Submitted to: Czech Journal of Genetics and Plant Breeding
Publication Type: Peer Reviewed Journal
Publication Acceptance Date: 11/1/2015
Publication Date: 11/1/2015
Citation: Rahmatov, M., Garkava, G., Wanyera, R., Steffenson, B., Rouse, M.N., Johansson, E. 2015. Stem rust resistance in 1BL.1RS and 2RL.2BS double wheat-rye translocation lines. Czech Journal of Genetics and Plant Breeding. 51(4):148–154. doi: 10.17221/80/2015-CJGPB.

Interpretive Summary: Wheat stem rust is a fungal disease of wheat that decreases yield. A strain of the wheat stem rust fungus known as Ug99 emerged in Uganda in 1999 and threatens global wheat production because it is able to infect nearly all wheat varieties. In order to identify new sources of resistance to Ug99, wheat lines with chromosome arms from rye were tested for response to Ug99. Lines were identified that possesed the 2RL and 1RS rye chromosome arms and exhibited adult plant resistance to Ug99. These resistant lines could be used by wheat breeders to develop Ug99 resistant wheat varieties. Ug99 resistant wheat cultivars will protect United States wheat production from yield loss if a Ug99 epidemic were to occur in the United States.

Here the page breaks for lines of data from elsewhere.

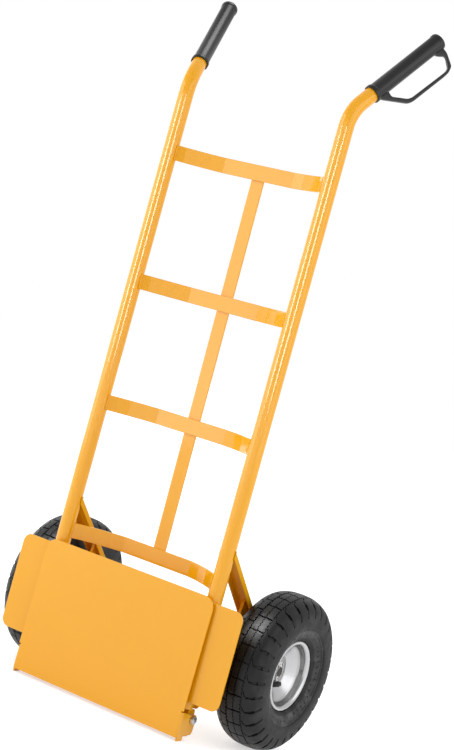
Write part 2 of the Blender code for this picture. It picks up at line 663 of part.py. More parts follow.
# Axle: a plain rod, drilled at both ends for the split pins, with spacers up to the hubs.
hub_end = TRACK_X + HUB_OUTER_REACH
axle_washer_start = hub_end + FIT_GAP
axle_washer_end = axle_washer_start + AXLE_WASHER_THICKNESS
pin_place = axle_washer_end + FIT_GAP + SPLIT_PIN_RADIUS
pin_hole_radius = SPLIT_PIN_RADIUS + FIT_GAP
axle_profile = [
    (-AXLE_END, 0.0), (-AXLE_END, AXLE_RADIUS - AXLE_CHAMFER), (AXLE_CHAMFER - AXLE_END, AXLE_RADIUS),
    (AXLE_END - AXLE_CHAMFER, AXLE_RADIUS), (AXLE_END, AXLE_RADIUS - AXLE_CHAMFER), (AXLE_END, 0.0)]
axle = place("axle", turned(axle_profile, RING_SIDES, axle_base), steel, parent=truck)
spacer_start = plate_side + FIT_GAP
spacer_end = TRACK_X - HUB_INNER_REACH - FIT_GAP
pin_reach = AXLE_RADIUS + CUT_OVERRUN
for side, hand in ((-1, "left"), (1, "right")):
    pin_base = axle_base + X_WAY * pin_place
    pin_hole = rod_profile(-pin_reach, pin_reach, pin_hole_radius)
    pin_drill = place("pin_drill_" + hand, turned(pin_hole, PIN_SIDES, pin_base, Z_WAY), steel, side)
    combine(axle, pin_drill, "DIFFERENCE")
    spacer = ring_profile(spacer_start, spacer_end, AXLE_CLEAR_RADIUS, AXLE_CLEAR_RADIUS + SPACER_WALL)
    place("axle_spacer_" + hand, turned(spacer, RING_SIDES, axle_base), zinc, side, truck)
    washer = ring_profile(axle_washer_start, axle_washer_end, AXLE_CLEAR_RADIUS, AXLE_WASHER_RADIUS)
    place("axle_washer_" + hand, turned(washer, RING_SIDES, axle_base), zinc, side, truck)
    eye_base = pin_base + Z_WAY * (AXLE_RADIUS + SPLIT_PIN_EYE + SPLIT_PIN_RADIUS)
    pin_path = []
    for step in range(BEND_STEPS):
        angle = math.tau * (step / BEND_STEPS - SPLIT_PIN_START_SHARE)
        pin_path.append(eye_base + Y_WAY * (SPLIT_PIN_EYE * math.cos(angle))
                        + Z_WAY * (SPLIT_PIN_EYE * math.sin(angle)))
    pin_path.append(pin_base + Z_WAY * AXLE_RADIUS)
    pin_path.append(pin_base - Z_WAY * SPLIT_PIN_LEG)
    pin_path.append(pin_base - Z_WAY * (SPLIT_PIN_LEG + SPLIT_PIN_BEND) + Y_WAY * SPLIT_PIN_BEND)
    pin_radii = [SPLIT_PIN_RADIUS] * len(pin_path)
    pin_shape = lofted(loops_along(pin_path, pin_radii, PIN_SIDES), False)
    place("split_pin_" + hand, pin_shape, zinc, side, truck)

# Grip: a moulded sleeve with a collar, a closed end and a slim hand guard below it.
bore_radius = SWAGED_RADIUS + FIT_GAP
mouth_radius = TUBE_RADIUS + FIT_GAP
mouth_depth = SWAGE_DEPTH + SWAGE_LENGTH
grip_profile = [
    (0.0, mouth_radius), (0.0, GRIP_COLLAR_RADIUS), (GRIP_COLLAR_LENGTH, GRIP_COLLAR_RADIUS),
    (GRIP_COLLAR_LENGTH + GRIP_COLLAR_RADIUS - GRIP_RADIUS, GRIP_RADIUS),
    (GRIP_LENGTH - GRIP_RIM_LENGTH - GRIP_RIM_RADIUS + GRIP_RADIUS, GRIP_RADIUS),
    (GRIP_LENGTH - GRIP_RIM_LENGTH, GRIP_RIM_RADIUS),
    (GRIP_LENGTH - GRIP_END_ROUND, GRIP_RIM_RADIUS), (GRIP_LENGTH, GRIP_RADIUS - GRIP_END_ROUND),
    (GRIP_LENGTH, 0.0), (GRIP_LENGTH - GRIP_END_WALL, 0.0), (GRIP_LENGTH - GRIP_END_WALL, bore_radius),
    (mouth_depth + FIT_GAP, bore_radius), (mouth_depth - SWAGE_LENGTH + FIT_GAP, mouth_radius)]
grip_base = HANDLE_TURN + HANDLE_WAY * GRIP_START
guard_side = GUARD_WAY.cross(HANDLE_WAY)
guard_outline = sketch(GUARD_OUTER_SHARES, GRIP_LENGTH, GUARD_REACH)
guard_outline += sketch(GUARD_INNER_SHARES, GRIP_LENGTH, GUARD_REACH)
for side, hand in ((-1, "left"), (1, "right")):
    grip_shape = turned(grip_profile, TUBE_SIDES, grip_base, HANDLE_WAY)
    grip = place("grip_" + hand, grip_shape, plastic, side, truck)
    guard_base = grip_base - guard_side * (GUARD_WIDTH / 2)
    guard_shape = extruded(guard_outline, guard_base, HANDLE_WAY, GUARD_WAY, guard_side * GUARD_WIDTH)
    guard = place("guard_form_" + hand, guard_shape, plastic, side)
    combine(grip, guard, "UNION")

# Wheel: a tyre and its inner tube on a split rim, whose two dished halves are fixed to a hub
# with a ball bearing in each end. Places along the axle are counted from the wheel's middle.
half_rim = RIM_WIDTH / 2
dish_start = RIM_SEAT_TURN - RIM_SHEET
centre_face = FIT_GAP / 2 + RIM_SHEET
dish_foot = RIM_DISH_INNER_RADIUS - RIM_SHEET / 2
rim_profile = [
    (half_rim, RIM_FLANGE_RADIUS), (half_rim - RIM_SHEET, RIM_FLANGE_RADIUS),
    (half_rim - RIM_FLANGE_INSET, RIM_SEAT_RADIUS), (dish_start, RIM_SEAT_RADIUS),
    (centre_face - RIM_SHEET, RIM_DISH_INNER_RADIUS), (centre_face - RIM_SHEET, HUB_RADIUS + FIT_GAP),
    (centre_face, HUB_RADIUS + FIT_GAP), (centre_face, dish_foot),
    (RIM_SEAT_TURN, RIM_SEAT_RADIUS - RIM_SHEET), (half_rim - RIM_SHEET, RIM_SEAT_RADIUS - RIM_SHEET),
    (half_rim, RIM_LIP_RADIUS)]
half_tyre = WHEEL_WIDTH / 2
bead_top = RIM_FLANGE_RADIUS + FIT_GAP * 2
bead_edge = half_rim - RIM_SHEET - FIT_GAP
bead_foot = RIM_SEAT_RADIUS + FIT_GAP
bead_toe = TYRE_BEAD_REACH - TYRE_BEAD_WIDTH
liner_top = WHEEL_RADIUS - TYRE_WALL
crown = sketch(TYRE_CROWN_SHARES, half_tyre, WHEEL_RADIUS - RIM_SEAT_RADIUS, RIM_SEAT_RADIUS)
liner = sketch(TYRE_LINER_SHARES, half_tyre, liner_top - RIM_SEAT_RADIUS, RIM_SEAT_RADIUS)
bead = [(half_rim, bead_top), (bead_edge, bead_top), (TYRE_BEAD_REACH, bead_foot + RIM_SHEET / 2),
        (TYRE_BEAD_REACH - RIM_SHEET / 2, bead_foot), (bead_toe, bead_foot)]
tyre_half = [(0.0, WHEEL_RADIUS)] + crown + bead + liner + [(0.0, liner_top)]
tyre_profile = tyre_half + [(-along, radius) for along, radius in tyre_half[-2:0:-1]]
tube_half = sketch(INNER_TUBE_SHARES, half_tyre, liner_top - RIM_SEAT_RADIUS, RIM_SEAT_RADIUS)
tube_profile = tube_half + [(-along, radius) for along, radius in tube_half[-2:0:-1]]
tube_middle = (tube_half[0][1] + tube_half[-1][1]) / 2
hub_bore = HUB_RADIUS - HUB_WALL
cone_run = RIM_SEAT_TURN - centre_face
cone_rise = RIM_SEAT_RADIUS - RIM_SHEET - dish_foot
cone_tilt = math.atan2(cone_run, cone_rise)
seat_along = centre_face + cone_run * (VALVE_SEAT_RADIUS - dish_foot) / cone_rise
valve_spoke = Vector((0.0, math.cos(VALVE_ANGLE), math.sin(VALVE_ANGLE)))
valve_way = X_WAY * math.cos(cone_tilt) - valve_spoke * math.sin(cone_tilt)
valve_seat = WHEEL_CENTRE + X_WAY * seat_along + valve_spoke * VALVE_SEAT_RADIUS
cap_start = VALVE_BASE_LENGTH + FIT_GAP
cap_end = cap_start + VALVE_CAP_LENGTH
cap_bore = VALVE_STEM_RADIUS + FIT_GAP
race = hub_bore - FIT_GAP
hub_profile = ring_profile(-HUB_INNER_REACH, HUB_OUTER_REACH, hub_bore, HUB_RADIUS)
outer_race = ring_profile(HUB_OUTER_REACH - BEARING_WIDTH, HUB_OUTER_REACH, BEARING_BORE_RADIUS, race)
inner_race = ring_profile(-HUB_INNER_REACH, BEARING_WIDTH - HUB_INNER_REACH, BEARING_BORE_RADIUS, race)
stem_profile = [
    (-VALVE_TAIL_LENGTH, 0.0), (-VALVE_TAIL_LENGTH, VALVE_BASE_RADIUS),
    (VALVE_BASE_LENGTH, VALVE_BASE_RADIUS), (VALVE_BASE_LENGTH, VALVE_STEM_RADIUS),
    (VALVE_LENGTH, VALVE_STEM_RADIUS), (VALVE_LENGTH, 0.0)]
cap_profile = [
    (cap_start, cap_bore), (cap_start, VALVE_CAP_RADIUS), (cap_end - VALVE_CAP_CHAMFER, VALVE_CAP_RADIUS),
    (cap_end, VALVE_CAP_RADIUS - VALVE_CAP_CHAMFER), (cap_end, 0.0), (cap_end - VALVE_CAP_TOP, 0.0),
    (cap_end - VALVE_CAP_TOP, cap_bore)]
cut_start = -VALVE_TAIL_LENGTH - CUT_OVERRUN
cut_radius = VALVE_BASE_RADIUS + FIT_GAP
cut_profile = rod_profile(cut_start, VALVE_LENGTH, cut_radius)
side_share = 1 - INNER_TUBE_SIDE_WALL / half_tyre
wall_share = 1 - INNER_TUBE_WALL / (WHEEL_RADIUS - tube_middle)
hollow_profile = [(along * side_share, tube_middle + (radius - tube_middle) * wall_share)
                  for along, radius in tube_profile]
bleed_profile = rod_profile(0.0, tube_middle, VALVE_STEM_RADIUS)
inner_rim_profile = [(-along, radius) for along, radius in rim_profile]
turned_pieces = (
    ("tyre_", tyre_profile, WHEEL_SIDES, rubber),
    ("inner_tube_", tube_profile, WHEEL_SIDES // 2, tube_rubber),
    ("rim_outer_", rim_profile, WHEEL_SIDES, chrome),
    ("rim_inner_", inner_rim_profile, WHEEL_SIDES, chrome),
    ("hub_", hub_profile, RING_SIDES, chrome),
    ("bearing_outer_", outer_race, RING_SIDES, steel),
    ("bearing_inner_", inner_race, RING_SIDES, steel))
valve_sides = PIN_SIDES + 2
for side, hand in ((-1, "left"), (1, "right")):
    centre = Vector((side * TRACK_X, AXLE_SETBACK, WHEEL_RADIUS))
    wheel = pivot("wheel_axis_" + hand, centre, truck)
    rolling = {}
    for piece_name, profile, sides, look in turned_pieces:
        piece_shape = turned(profile, sides, WHEEL_CENTRE)
        rolling[piece_name] = place(piece_name + hand, piece_shape, look, side, None, centre)
    stem_shape = turned(stem_profile, valve_sides, valve_seat, valve_way)
    rolling["valve_stem_"] = place("valve_stem_" + hand, stem_shape, tube_rubber, side, None, centre)
    cap_shape = turned(cap_profile, valve_sides, valve_seat, valve_way)
    rolling["valve_cap_"] = place("valve_cap_" + hand, cap_shape, cap_plastic, side, None, centre)
    for piece in rolling.values():
        piece.parent = wheel
        piece.location = Vector()
    cut_shape = turned(cut_profile, valve_sides, valve_seat, valve_way)
    rim_cut = place("valve_cut_" + hand, cut_shape, steel, side)
    combine(rolling["rim_outer_"], rim_cut, "DIFFERENCE")
    combine(rolling["rim_inner_"], rim_cut, "DIFFERENCE")
    hollow_shape = turned(hollow_profile, WHEEL_SIDES // 2, WHEEL_CENTRE)
    hollow_form = place("tube_hollow_" + hand, hollow_shape, steel, side)
    combine(rolling["inner_tube_"], hollow_form, "DIFFERENCE")
    bleed_shape = turned(bleed_profile, PIN_SIDES, WHEEL_CENTRE, valve_spoke)
    bleed = place("tube_bleed_" + hand, bleed_shape, steel, side)
    combine(rolling["inner_tube_"], bleed, "DIFFERENCE")
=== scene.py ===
"""Looks of the transport trolley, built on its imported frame. Lengths are in metres."""
import math
import random

import bmesh
import bpy
from mathutils import Matrix, Vector
from mathutils.geometry import delaunay_2d_cdt, intersect_point_quad_2d


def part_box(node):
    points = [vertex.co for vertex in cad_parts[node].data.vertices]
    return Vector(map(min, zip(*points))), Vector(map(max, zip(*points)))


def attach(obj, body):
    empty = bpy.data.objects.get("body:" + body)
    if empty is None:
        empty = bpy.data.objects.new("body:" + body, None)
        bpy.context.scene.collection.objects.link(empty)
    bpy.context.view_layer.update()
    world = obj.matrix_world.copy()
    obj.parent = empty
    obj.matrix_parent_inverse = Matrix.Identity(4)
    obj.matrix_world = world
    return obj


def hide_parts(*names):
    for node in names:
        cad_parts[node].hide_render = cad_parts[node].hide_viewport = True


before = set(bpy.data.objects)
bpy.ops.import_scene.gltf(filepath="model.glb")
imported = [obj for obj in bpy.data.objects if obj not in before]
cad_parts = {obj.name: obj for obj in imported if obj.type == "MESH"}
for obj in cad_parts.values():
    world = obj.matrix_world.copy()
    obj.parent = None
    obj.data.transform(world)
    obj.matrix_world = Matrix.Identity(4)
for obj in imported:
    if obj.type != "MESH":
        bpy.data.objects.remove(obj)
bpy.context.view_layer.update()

# The camera stands in front and to the right, a little above half the truck's height, and is rolled
# by 15 degrees. Its place was solved from the photograph with the floor at zero height.
turn, tip, roll = 0.5488, 0.0268, 0.2702
aim, distance = Vector((0.0667, 0.0, 0.5716)), 2.7873
focal_pixels, photo_pixels_high, film_wide = 1747.73, 750, 36.0
ahead = Vector((-math.sin(turn) * math.cos(tip), math.cos(turn) * math.cos(tip), -math.sin(tip)))
across = Vector((math.cos(turn), math.sin(turn), 0.0))
upward = across.cross(ahead)
eye = aim - ahead * distance
cam_x = across * math.cos(roll) + upward * math.sin(roll)
cam_y = upward * math.cos(roll) - across * math.sin(roll)
lens = bpy.data.cameras.new("camera")
lens.sensor_width = film_wide
lens.lens = film_wide * focal_pixels / photo_pixels_high
lens.clip_end = 100.0
camera = bpy.data.objects.new("camera", lens)
bpy.context.collection.objects.link(camera)
camera.matrix_world = Matrix(((cam_x.x, cam_y.x, -ahead.x, eye.x), (cam_x.y, cam_y.y, -ahead.y, eye.y),
                              (cam_x.z, cam_y.z, -ahead.z, eye.z), (0.0, 0.0, 0.0, 1.0)))
bpy.context.scene.camera = camera
bpy.context.scene.view_settings.view_transform = "Standard"


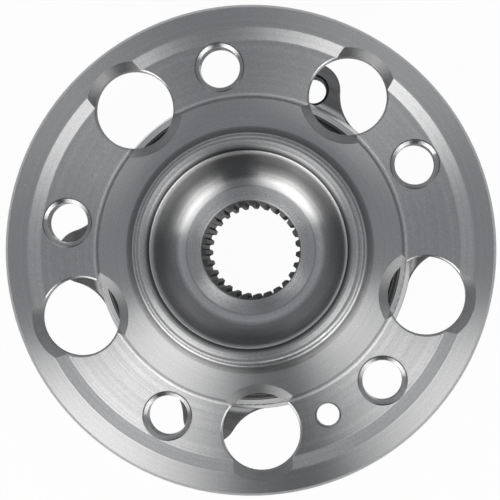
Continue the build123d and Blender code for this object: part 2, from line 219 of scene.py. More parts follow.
def build_room():
    """Room light by height, the cosine of the tilt from straight up, times the flag's shade."""
    world = bpy.data.worlds.new("Studio")
    world.use_nodes = True
    tree = world.node_tree
    tree.nodes.clear()
    direction = add(tree, "ShaderNodeTexCoord").outputs["Generated"]
    parts = add(tree, "ShaderNodeSeparateXYZ", {0: direction}).outputs
    grey = ramp(tree, parts["Z"], [(place, level, level, level) for place, level in room_levels])
    level = vector(tree, "MULTIPLY", grey, room_tint)
    sideways = vector(tree, "NORMALIZE", level_vector(tree, parts["X"], parts["Y"]))
    a = math.radians(gap_azimuth)
    towards_flag = vector(tree, "DOT_PRODUCT", sideways, (math.cos(a), math.sin(a), 0.0))
    flag = smooth_step(tree, towards_flag, math.cos(math.radians(flag_outer)),
                       math.cos(math.radians(flag_inner)), 1.0, flag_level)
    light_path = add(tree, "ShaderNodeLightPath").outputs
    dim = add(tree, "ShaderNodeBackground", {"Color": level, "Strength": flag}).outputs[0]
    bright = add(tree, "ShaderNodeBackground", {"Color": white, "Strength": 1.0}).outputs[0]
    seen = add(tree, "ShaderNodeMixShader", {0: light_path["Is Camera Ray"], 1: dim, 2: bright})
    add(tree, "ShaderNodeOutputWorld", {"Surface": seen.outputs[0]})
    return world


bpy.context.scene.world = build_room()
print("room overhead:", room_levels[-1][1], "at the horizon:", room_levels[0][1])

# %% [markdown]
# The floor is white card. Light Path tells the floor's material what kind of ray has hit it: the camera,
# a reflection and a see-through ray find a card that glows at exactly white, with a little of
# the plain card mixed in for the shadow, and all other rays find only the plain card.

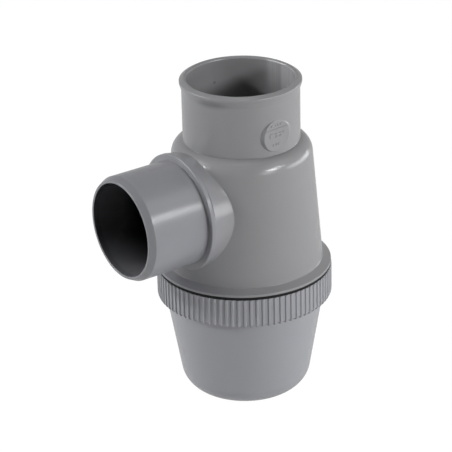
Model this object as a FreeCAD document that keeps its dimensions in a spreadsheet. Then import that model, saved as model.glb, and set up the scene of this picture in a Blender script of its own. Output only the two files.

Technical Abstract: The wheat stem rust pathogen, Puccinia graminis f. sp. tritici, is a significant and devastating disease of wheat crops worldwide. Wheat has many wild relatives in which to source new resistance genes, including the cereal crop of rye in the tertiary genepool. The aim of this study was to assess the reaction of 1BL.1RS and 2RL.2BS double wheat-rye translocation lines to virulent stem rust races from Africa and North America. BC1F3 and BC1F4 populations from a cross between the line KR99-139 (a double wheat-rye translocation line with 1BL.1RS and 2RL.2BS) and bread wheat cultivar Topper were used in the study. Several of the populations homozygous for 1BL.1RS and heterozygous for 2RL.2BS showed resistance and low severity adult plant resistance (20RMR-50MSS) to the African stem rust race TTKSK in the field. None of the tested populations with varying chromosome combinations showed seedling resistance to any of the tested stem rust races. Thus, these resistant populations likely carry genes effective at the adult plant stage since all stage resistance genes with major effect appear to be absent based on the seedling assays. Resistant lines combined three chromosomes (1RS, 2RS and 2BS) which make their direct use in breeding more complicated. Mapping studies followed by eventual transfer of genes between 2R and 2B will make the identified minor genes more useful in wheat breeding.